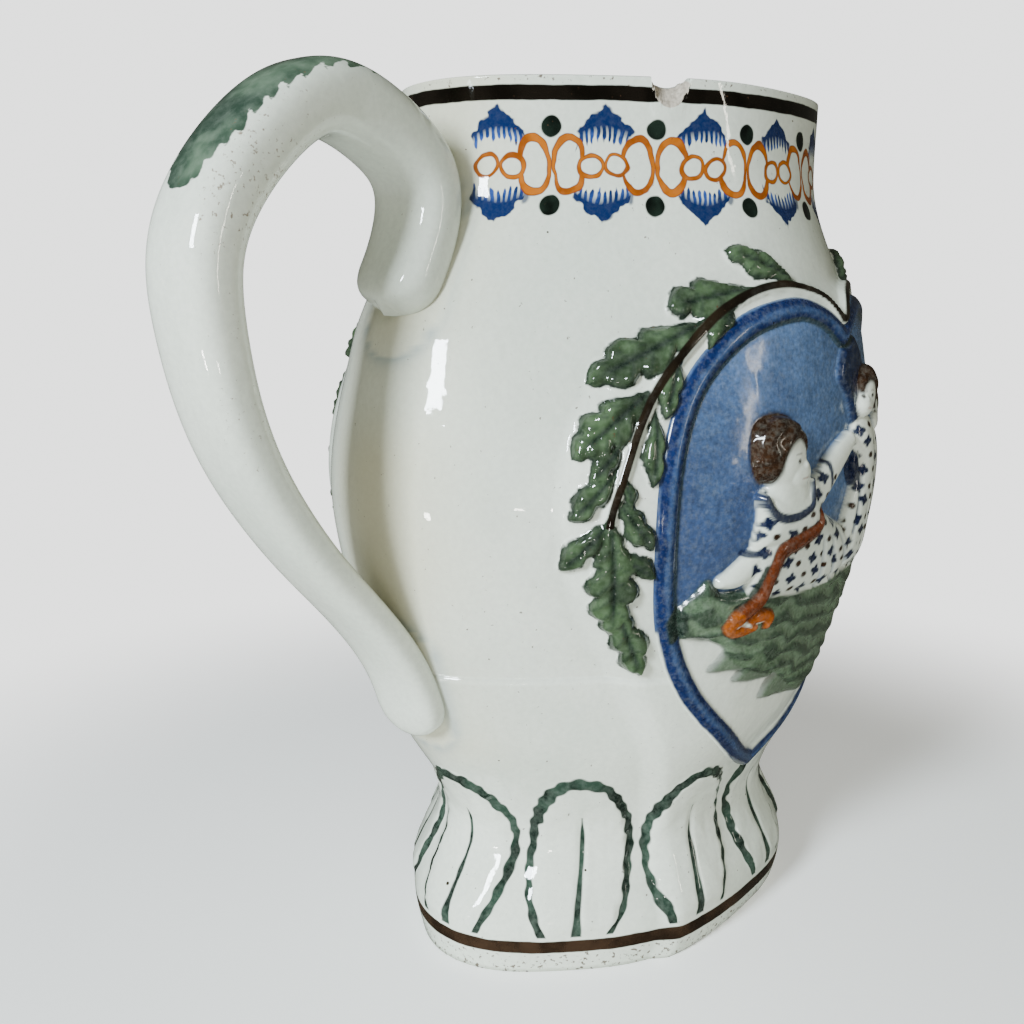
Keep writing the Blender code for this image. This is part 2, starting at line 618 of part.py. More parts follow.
def body_mesh():
    """The jug's body with its relief, hollow, as one closed mesh."""
    angle, height, faces, bottom, top = outer_wall()
    place = 1 + height / RIM_HEIGHT
    faces = faces.tolist()

    def add_ring(like, at):
        nonlocal angle, place
        ring = len(angle) + np.arange(len(like))
        angle = np.concatenate((angle, angle[like]))
        place = np.concatenate((place, np.full(len(like), at)))
        return ring

    def add_pole(ring, at, upward):
        nonlocal angle, place
        pole = len(angle)
        angle, place = np.append(angle, 0.0), np.append(place, at)
        for a, b in zip(ring, np.roll(ring, -1)):
            faces.append((pole, a, b) if upward else (pole, b, a))

    under = add_ring(bottom, 0.6)
    faces += join_rings(under, bottom)
    add_pole(under, 0.0, False)
    below = top
    for at in np.concatenate(((2.5,), np.linspace(3, 4, INNER_ROWS), (4.5,))):
        ring = add_ring(top, at)
        faces += join_rings(below, ring)
        below = ring
    add_pole(below, 5.0, True)

    points = skin(angle, place)
    used = np.unique(np.array(faces))
    number = np.full(len(points), -1)
    number[used] = np.arange(len(used))
    mesh = bpy.data.meshes.new("jug")
    mesh.from_pydata(points[used].tolist(), [], number[np.array(faces)].tolist())
    return mesh


def handle_path():
    """The strap's middle line as distance out from the wall and height, top end first."""
    start_gap = STRAP_THICKNESS_START / 2 - STRAP_SINK
    end_gap = STRAP_THICKNESS_END / 2 - STRAP_SINK
    bow = [(share * STRAP_REACH, up) for share, up in STRAP_BOW]
    drawn = np.array([(start_gap, up) for up in STRAP_START] + bow + [(end_gap, up) for up in STRAP_END])
    gap = drawn[:, 0]
    share = (drawn[:, 1] - DRAWING_WAIST) / (DRAWING_NECK - DRAWING_WAIST)
    height = WAIST_HEIGHT + share * (NECK_HEIGHT - WAIST_HEIGHT)
    wall = plan_radius(np.pi, height)
    return curve_through(np.stack((-wall - gap, height), 1), 12)


def handle_mesh():
    """The strap: a rounded-square section carried along its path, closed round at each end."""
    line = handle_path()
    run = np.concatenate(((0.0,), np.cumsum(np.hypot(*np.diff(line, axis=0).T))))
    total = run[-1]
    rounding = STRAP_ROUND_END * (1 - np.cos(np.linspace(0, np.pi / 2, 6)[1:]))
    between = np.linspace(STRAP_ROUND_END, total - STRAP_ROUND_END, HANDLE_STATIONS)[1:-1]
    at = np.concatenate((rounding, between, total - rounding[::-1]))
    centre = np.stack([np.interp(at, run, line[:, i]) for i in range(2)], 1)
    ahead = np.stack([np.interp(at + MM, run, line[:, i]) - np.interp(at - MM, run, line[:, i])
                      for i in range(2)], 1)
    ahead /= np.linalg.norm(ahead, axis=1, keepdims=True)
    share = at / total
    width = STRAP_WIDTH_TOP + (STRAP_WIDTH_END - STRAP_WIDTH_TOP) * smooth_step(share)
    crest = 0.3
    thick = np.where(share < crest,
                     STRAP_THICKNESS_START + (STRAP_THICKNESS_TOP - STRAP_THICKNESS_START)
                     * smooth_step(share / crest),
                     STRAP_THICKNESS_TOP + (STRAP_THICKNESS_END - STRAP_THICKNESS_TOP)
                     * smooth_step((share - crest) / (1 - crest) * 1.3))
    to_end = np.clip(np.minimum(at, total - at) / STRAP_ROUND_END, 0, 1)
    closing = np.sqrt(1 - (1 - to_end) ** 2)
    angle = (np.arange(HANDLE_SIDES) + 0.5) * 2 * np.pi / HANDLE_SIDES
    power = 2 / STRAP_SQUARENESS
    side = np.sign(np.cos(angle)) * np.abs(np.cos(angle)) ** power / 2
    back = np.sign(np.sin(angle)) * np.abs(np.sin(angle)) ** power / 2
    out = np.stack((-ahead[:, 1], ahead[:, 0]), 1)
    reach = (thick * (0.5 + 0.5 * closing))[:, None] * back
    x = centre[:, :1] + out[:, :1] * reach
    z = centre[:, 1:] + out[:, 1:] * reach
    y = (width * closing)[:, None] * side
    rings = np.stack((x, y, z), -1)
    count = len(at)
    ends = np.array(((line[0, 0], 0, line[0, 1]), (line[-1, 0], 0, line[-1, 1])))
    points = np.vstack((rings.reshape(-1, 3), ends))
    faces = []
    first, last = count * HANDLE_SIDES, count * HANDLE_SIDES + 1
    for s in range(HANDLE_SIDES):
        n = (s + 1) % HANDLE_SIDES
        faces.append((first, n, s))
        for r in range(count - 1):
            a, b = r * HANDLE_SIDES + s, r * HANDLE_SIDES + n
            faces += [(a, b, b + HANDLE_SIDES), (a, b + HANDLE_SIDES, a + HANDLE_SIDES)]
        top = (count - 1) * HANDLE_SIDES
        faces.append((last, top + s, top + n))
    mesh = bpy.data.meshes.new("handle_strap")
    mesh.from_pydata(points.tolist(), [], faces)
    return mesh


def pearlware():
    """Cream clay under a clear glaze that is faintly blue."""
    material = bpy.data.materials.new("pearlware")
    material.use_nodes = True
    shader = material.node_tree.nodes["Principled BSDF"]
    shader.inputs["Base Color"].default_value = (0.70, 0.73, 0.68, 1)
    shader.inputs["Roughness"].default_value = 0.18
    shader.inputs["Metallic"].default_value = 0.0
    return material


def main():
    for old in list(bpy.data.objects):
        bpy.data.objects.remove(old)
    scene = bpy.context.scene.collection.objects
    strap = bpy.data.objects.new("handle_strap", handle_mesh())
    scene.link(strap)
    strap.data.shade_smooth()
    strap.hide_render = True
    strap.display_type = "WIRE"
    jug = bpy.data.objects.new("jug", body_mesh())
    scene.link(jug)
    jug.data.materials.append(pearlware())
    jug.data.shade_smooth()
    jug.data.set_sharp_from_angle(angle=np.radians(SHARP_FROM))
    join = jug.modifiers.new("lute the handle on", "BOOLEAN")
    join.operation = "UNION"
    join.solver = "EXACT"
    join.object = strap


main()
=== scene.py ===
"""Looks for a moulded pearlware jug: fine moulding, underglaze painting and a glossy glaze.

Sizes are in metres where they are places in the scene and in millimetres in the drawings. A
drawing is laid out flat round a medallion's middle: across is the arc along the wall, positive
toward the pouring lip, and up is the height above the ground.
"""

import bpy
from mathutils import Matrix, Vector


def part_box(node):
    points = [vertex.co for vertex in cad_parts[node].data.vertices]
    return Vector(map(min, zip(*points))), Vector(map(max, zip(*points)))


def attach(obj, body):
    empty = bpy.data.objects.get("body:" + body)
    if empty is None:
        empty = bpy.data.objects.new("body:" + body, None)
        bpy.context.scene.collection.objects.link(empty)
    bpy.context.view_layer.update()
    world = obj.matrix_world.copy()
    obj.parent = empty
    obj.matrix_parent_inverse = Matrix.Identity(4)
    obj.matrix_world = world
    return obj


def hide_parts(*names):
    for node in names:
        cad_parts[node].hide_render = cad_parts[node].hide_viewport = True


bl_info = {
    "name": "Moulded pearlware jug",
    "version": (1, 0, 0),
    "blender": (4, 5, 0),
    "location": "View3D > Sidebar > Jug",
    "description": "Builds a moulded and painted pearlware jug around its packed solid",
    "category": "Add Mesh",
}

import bpy
import numpy as np
from bpy.props import FloatVectorProperty, IntProperty, PointerProperty
from mathutils import Matrix

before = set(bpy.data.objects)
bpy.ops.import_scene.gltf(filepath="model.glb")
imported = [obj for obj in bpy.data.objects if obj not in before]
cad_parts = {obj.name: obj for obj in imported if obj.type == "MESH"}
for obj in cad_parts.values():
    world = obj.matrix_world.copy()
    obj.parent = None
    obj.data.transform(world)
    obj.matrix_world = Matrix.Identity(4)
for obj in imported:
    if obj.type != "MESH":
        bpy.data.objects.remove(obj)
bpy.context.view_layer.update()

MM = 0.001

# The wall's outline, as on the solid: heights of its stations and, at each, the half sizes of
# the eight-sided plan toward the handle and lip, toward the medallions and toward the corners.
LIP_REACH, LIP_LIFT, LIP_DEPTH, LIP_HALF_ANGLE = 9 * MM, 2.5 * MM, 30 * MM, 30.0
RIM_ROUND = 0.3 * MM
RIM_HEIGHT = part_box("jug")[1].z - LIP_LIFT - RIM_ROUND
STATION_SHARES = np.array((0, 7, 23, 46, 87, 110, 137, 150)) / 150
STATION_HEIGHTS = RIM_HEIGHT * STATION_SHARES
STATION_SIZES = MM * np.array((
    (45.3, 30.3, 35.7), (46.3, 31.8, 37.2), (38.4, 26.9, 31.6), (51.5, 36.9, 40.2),
    (61.6, 46, 50), (58, 45, 45.6), (45.6, 36.3, 36.5), (46.4, 35, 37.2)))
CORNER_FACE_TURN, CORNER_CRISPNESS = 41.0, 9.5
WALL, RIM_WALL, FLOOR = 4 * MM, 3 * MM, 7 * MM
NECK_HEIGHT, RIM_RISE = STATION_HEIGHTS[6], STATION_HEIGHTS[7] - STATION_HEIGHTS[6]

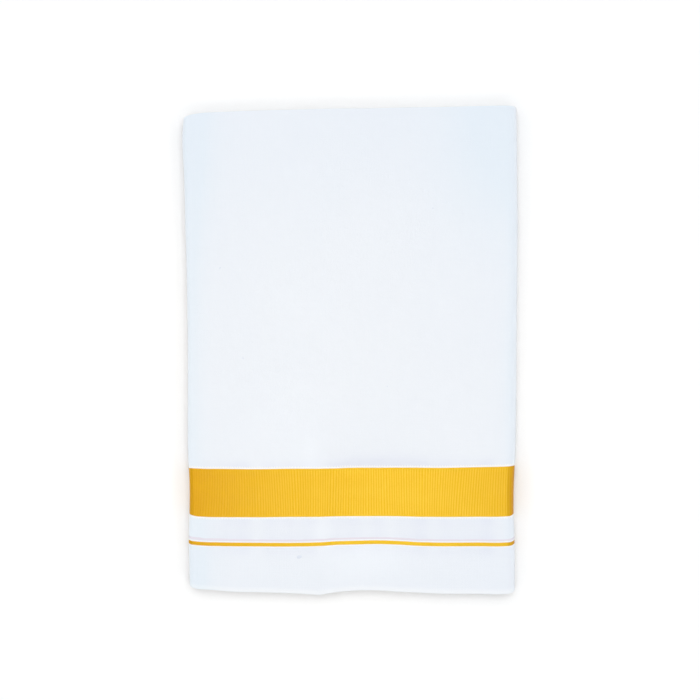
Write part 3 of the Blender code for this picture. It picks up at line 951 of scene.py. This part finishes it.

**Short exercise**
Among the records above, extract exactly the lines from the line with "material.use_nodes = True" to the line with "for node in", both lines included, and leave out the rest.

**Written reply**
    material.use_nodes = True
    shader = material.node_tree.nodes["Principled BSDF"]
    shader.inputs["Base Color"].default_value = (0.70, 0.73, 0.68, 1)
    shader.inputs["Roughness"].default_value = 0.18
    shader.inputs["Metallic"].default_value = 0.0
    return material


def main():
    for old in list(bpy.data.objects):
        bpy.data.objects.remove(old)
    scene = bpy.context.scene.collection.objects
    strap = bpy.data.objects.new("handle_strap", handle_mesh())
    scene.link(strap)
    strap.data.shade_smooth()
    strap.hide_render = True
    strap.display_type = "WIRE"
    jug = bpy.data.objects.new("jug", body_mesh())
    scene.link(jug)
    jug.data.materials.append(pearlware())
    jug.data.shade_smooth()
    jug.data.set_sharp_from_angle(angle=np.radians(SHARP_FROM))
    join = jug.modifiers.new("lute the handle on", "BOOLEAN")
    join.operation = "UNION"
    join.solver = "EXACT"
    join.object = strap


main()
=== scene.py ===
"""Looks for a moulded pearlware jug: fine moulding, underglaze painting and a glossy glaze.

Sizes are in metres where they are places in the scene and in millimetres in the drawings. A
drawing is laid out flat round a medallion's middle: across is the arc along the wall, positive
toward the pouring lip, and up is the height above the ground.
"""

import bpy
from mathutils import Matrix, Vector


def part_box(node):
    points = [vertex.co for vertex in cad_parts[node].data.vertices]
    return Vector(map(min, zip(*points))), Vector(map(max, zip(*points)))


def attach(obj, body):
    empty = bpy.data.objects.get("body:" + body)
    if empty is None:
        empty = bpy.data.objects.new("body:" + body, None)
        bpy.context.scene.collection.objects.link(empty)
    bpy.context.view_layer.update()
    world = obj.matrix_world.copy()
    obj.parent = empty
    obj.matrix_parent_inverse = Matrix.Identity(4)
    obj.matrix_world = world
    return obj


def hide_parts(*names):
    for node in names:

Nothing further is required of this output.